*WHAT YOU WILL DO*:
Report the total number of lines that include the string "body", without any other text.

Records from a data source
★ ★ ★

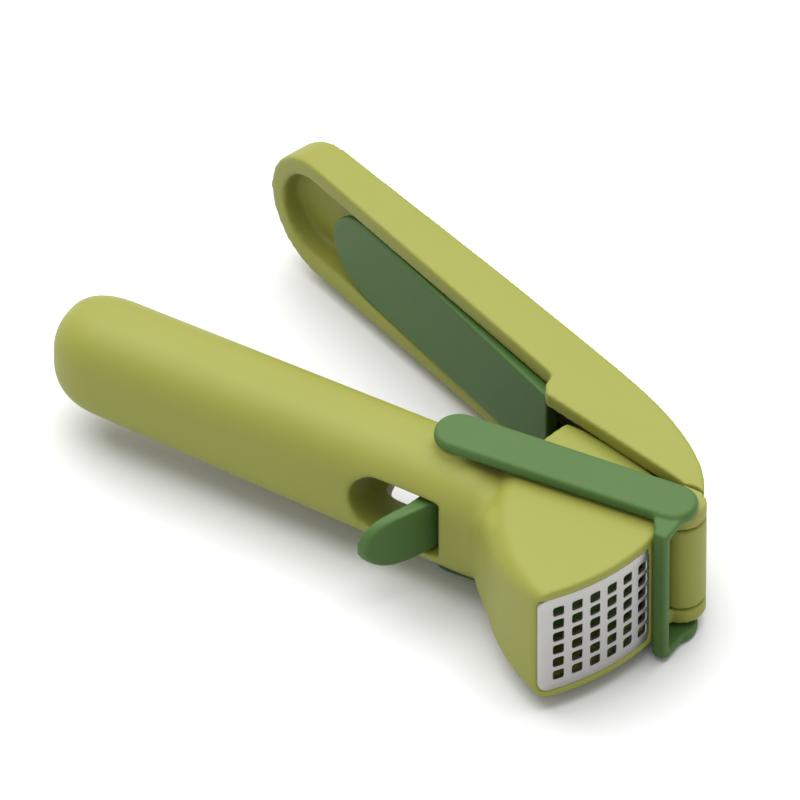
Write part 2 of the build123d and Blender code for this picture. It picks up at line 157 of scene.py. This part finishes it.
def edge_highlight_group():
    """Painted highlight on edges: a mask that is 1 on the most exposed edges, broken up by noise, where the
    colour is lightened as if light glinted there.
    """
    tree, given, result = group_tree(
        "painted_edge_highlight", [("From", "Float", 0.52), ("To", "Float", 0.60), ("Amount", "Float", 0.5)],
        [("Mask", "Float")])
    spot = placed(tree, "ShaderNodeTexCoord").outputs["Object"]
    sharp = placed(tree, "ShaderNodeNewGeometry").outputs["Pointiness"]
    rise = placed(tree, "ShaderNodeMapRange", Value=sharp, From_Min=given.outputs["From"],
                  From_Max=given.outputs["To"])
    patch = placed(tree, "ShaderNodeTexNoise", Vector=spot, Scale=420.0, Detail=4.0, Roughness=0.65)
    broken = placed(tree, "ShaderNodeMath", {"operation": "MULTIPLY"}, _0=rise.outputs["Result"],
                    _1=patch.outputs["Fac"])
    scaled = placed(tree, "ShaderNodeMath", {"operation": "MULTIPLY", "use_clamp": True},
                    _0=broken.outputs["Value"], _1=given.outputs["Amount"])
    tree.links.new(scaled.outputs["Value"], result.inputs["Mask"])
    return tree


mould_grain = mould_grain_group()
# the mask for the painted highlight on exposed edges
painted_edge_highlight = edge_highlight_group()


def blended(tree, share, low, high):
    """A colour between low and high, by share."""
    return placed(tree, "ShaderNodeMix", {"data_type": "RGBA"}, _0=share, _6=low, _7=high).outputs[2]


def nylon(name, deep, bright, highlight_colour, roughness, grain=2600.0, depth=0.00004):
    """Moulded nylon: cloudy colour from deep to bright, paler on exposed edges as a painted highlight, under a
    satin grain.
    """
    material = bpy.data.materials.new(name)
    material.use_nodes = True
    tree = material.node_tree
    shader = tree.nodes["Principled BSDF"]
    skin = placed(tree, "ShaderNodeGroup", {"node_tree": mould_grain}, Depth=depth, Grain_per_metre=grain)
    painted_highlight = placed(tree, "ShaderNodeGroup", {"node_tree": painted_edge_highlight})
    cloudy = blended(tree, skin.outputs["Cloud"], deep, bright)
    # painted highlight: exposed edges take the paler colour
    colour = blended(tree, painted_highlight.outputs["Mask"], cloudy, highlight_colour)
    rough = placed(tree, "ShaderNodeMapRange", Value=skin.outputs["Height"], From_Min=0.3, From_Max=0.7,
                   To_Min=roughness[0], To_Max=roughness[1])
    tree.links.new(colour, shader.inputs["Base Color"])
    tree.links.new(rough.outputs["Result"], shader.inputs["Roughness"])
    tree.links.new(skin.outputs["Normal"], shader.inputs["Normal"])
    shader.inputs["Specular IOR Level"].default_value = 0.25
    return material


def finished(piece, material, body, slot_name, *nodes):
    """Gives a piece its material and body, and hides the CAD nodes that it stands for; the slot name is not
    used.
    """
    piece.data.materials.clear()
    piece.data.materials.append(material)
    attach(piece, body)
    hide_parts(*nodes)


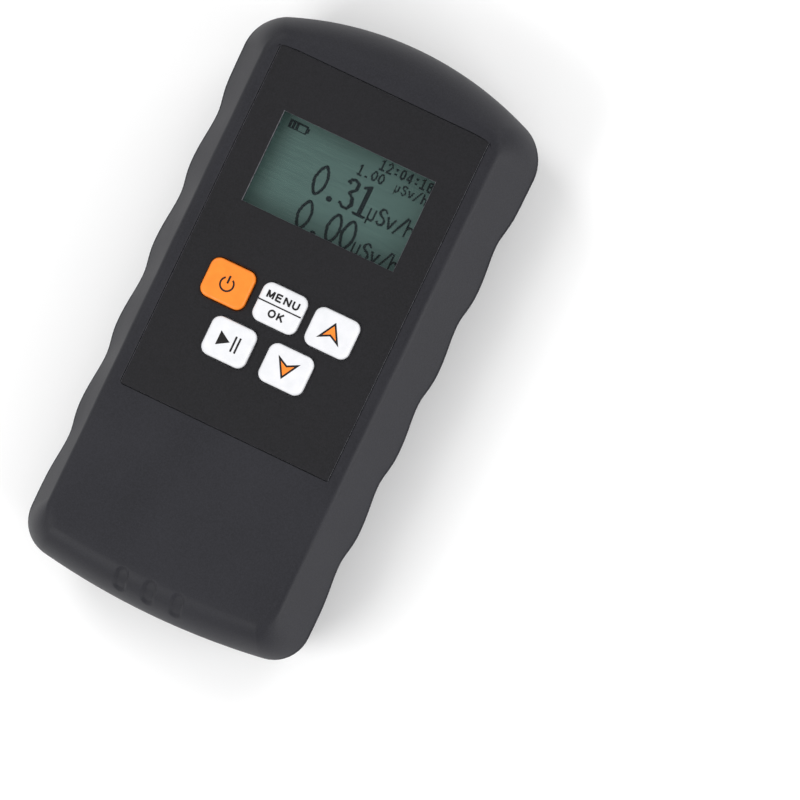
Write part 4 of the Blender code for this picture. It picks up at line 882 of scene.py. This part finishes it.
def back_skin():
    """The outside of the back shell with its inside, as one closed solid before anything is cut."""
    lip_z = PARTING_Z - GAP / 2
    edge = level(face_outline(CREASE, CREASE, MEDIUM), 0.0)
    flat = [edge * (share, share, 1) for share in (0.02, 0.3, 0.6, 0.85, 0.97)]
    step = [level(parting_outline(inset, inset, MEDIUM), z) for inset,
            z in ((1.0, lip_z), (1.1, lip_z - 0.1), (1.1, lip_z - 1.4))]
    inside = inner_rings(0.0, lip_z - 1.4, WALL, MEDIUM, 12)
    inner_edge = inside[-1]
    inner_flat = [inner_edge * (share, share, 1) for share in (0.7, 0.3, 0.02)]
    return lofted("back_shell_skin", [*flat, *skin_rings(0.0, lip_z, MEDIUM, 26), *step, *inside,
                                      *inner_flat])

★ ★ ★

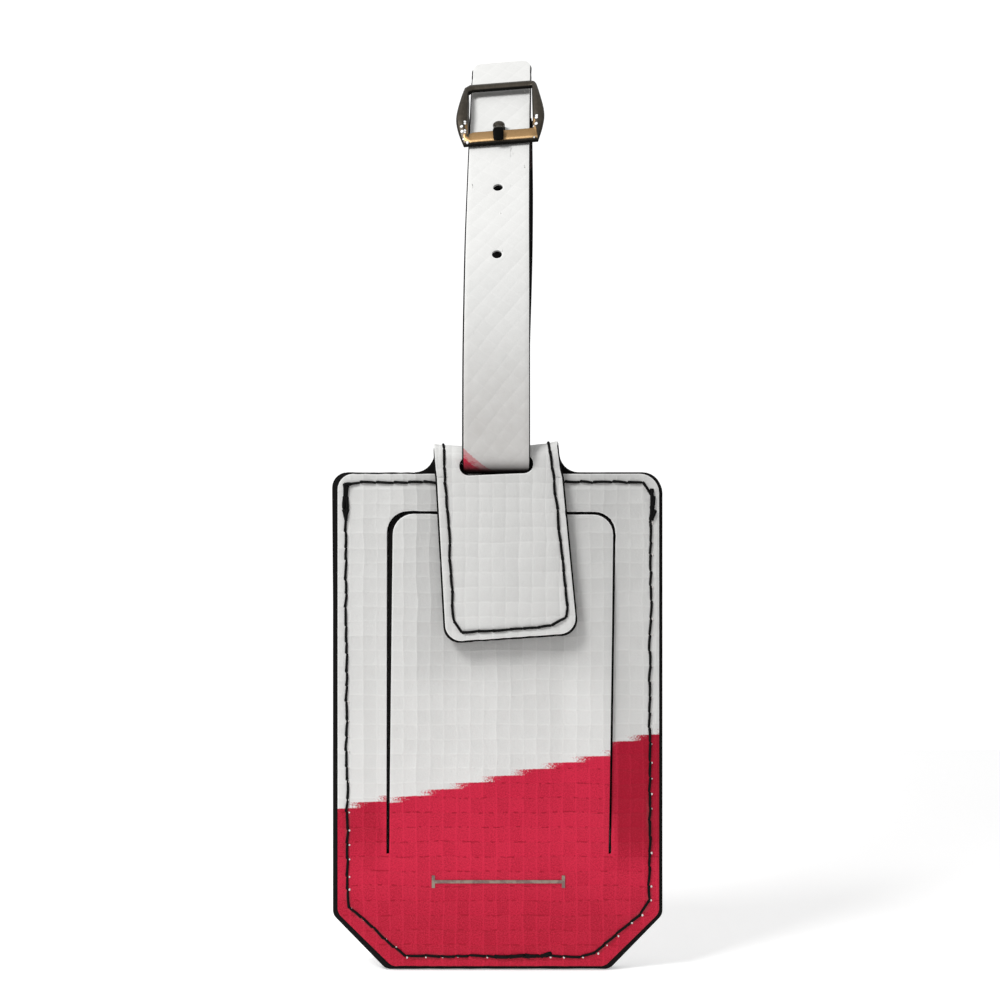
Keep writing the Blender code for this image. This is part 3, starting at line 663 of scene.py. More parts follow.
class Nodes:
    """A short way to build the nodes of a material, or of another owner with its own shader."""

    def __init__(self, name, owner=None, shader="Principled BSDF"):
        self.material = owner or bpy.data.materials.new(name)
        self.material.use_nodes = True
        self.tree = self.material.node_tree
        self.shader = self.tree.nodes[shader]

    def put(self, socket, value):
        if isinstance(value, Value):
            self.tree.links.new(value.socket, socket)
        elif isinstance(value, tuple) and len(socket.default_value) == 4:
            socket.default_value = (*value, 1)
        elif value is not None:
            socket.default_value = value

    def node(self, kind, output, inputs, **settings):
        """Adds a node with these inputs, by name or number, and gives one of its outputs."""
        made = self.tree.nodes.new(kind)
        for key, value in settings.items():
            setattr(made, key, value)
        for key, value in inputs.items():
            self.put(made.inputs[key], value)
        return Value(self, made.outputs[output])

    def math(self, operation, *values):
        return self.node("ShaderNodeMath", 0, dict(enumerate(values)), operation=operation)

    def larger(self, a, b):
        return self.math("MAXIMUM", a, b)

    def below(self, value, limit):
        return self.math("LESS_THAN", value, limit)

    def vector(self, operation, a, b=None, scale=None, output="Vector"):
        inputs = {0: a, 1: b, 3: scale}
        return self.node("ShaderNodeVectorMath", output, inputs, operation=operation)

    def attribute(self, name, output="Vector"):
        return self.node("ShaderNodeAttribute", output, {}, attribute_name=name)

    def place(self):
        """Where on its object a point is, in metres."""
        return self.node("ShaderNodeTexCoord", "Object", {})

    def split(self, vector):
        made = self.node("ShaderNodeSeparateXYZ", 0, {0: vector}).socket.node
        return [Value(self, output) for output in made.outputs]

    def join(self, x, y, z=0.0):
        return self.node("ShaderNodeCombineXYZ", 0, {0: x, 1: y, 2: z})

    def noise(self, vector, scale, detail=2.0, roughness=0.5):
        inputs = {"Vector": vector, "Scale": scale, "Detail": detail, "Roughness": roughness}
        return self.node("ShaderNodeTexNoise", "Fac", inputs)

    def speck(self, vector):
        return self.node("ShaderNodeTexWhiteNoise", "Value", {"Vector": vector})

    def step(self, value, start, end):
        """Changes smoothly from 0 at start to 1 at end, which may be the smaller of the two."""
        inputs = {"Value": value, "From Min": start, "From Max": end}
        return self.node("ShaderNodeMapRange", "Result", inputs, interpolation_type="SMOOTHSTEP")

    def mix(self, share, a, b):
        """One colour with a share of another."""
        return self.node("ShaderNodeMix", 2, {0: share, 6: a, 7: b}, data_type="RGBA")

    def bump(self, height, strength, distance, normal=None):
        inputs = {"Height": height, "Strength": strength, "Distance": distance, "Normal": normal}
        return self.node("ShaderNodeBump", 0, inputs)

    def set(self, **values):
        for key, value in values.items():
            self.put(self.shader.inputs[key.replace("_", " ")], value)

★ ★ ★

*RESULT OF THE EXERCISE*:
3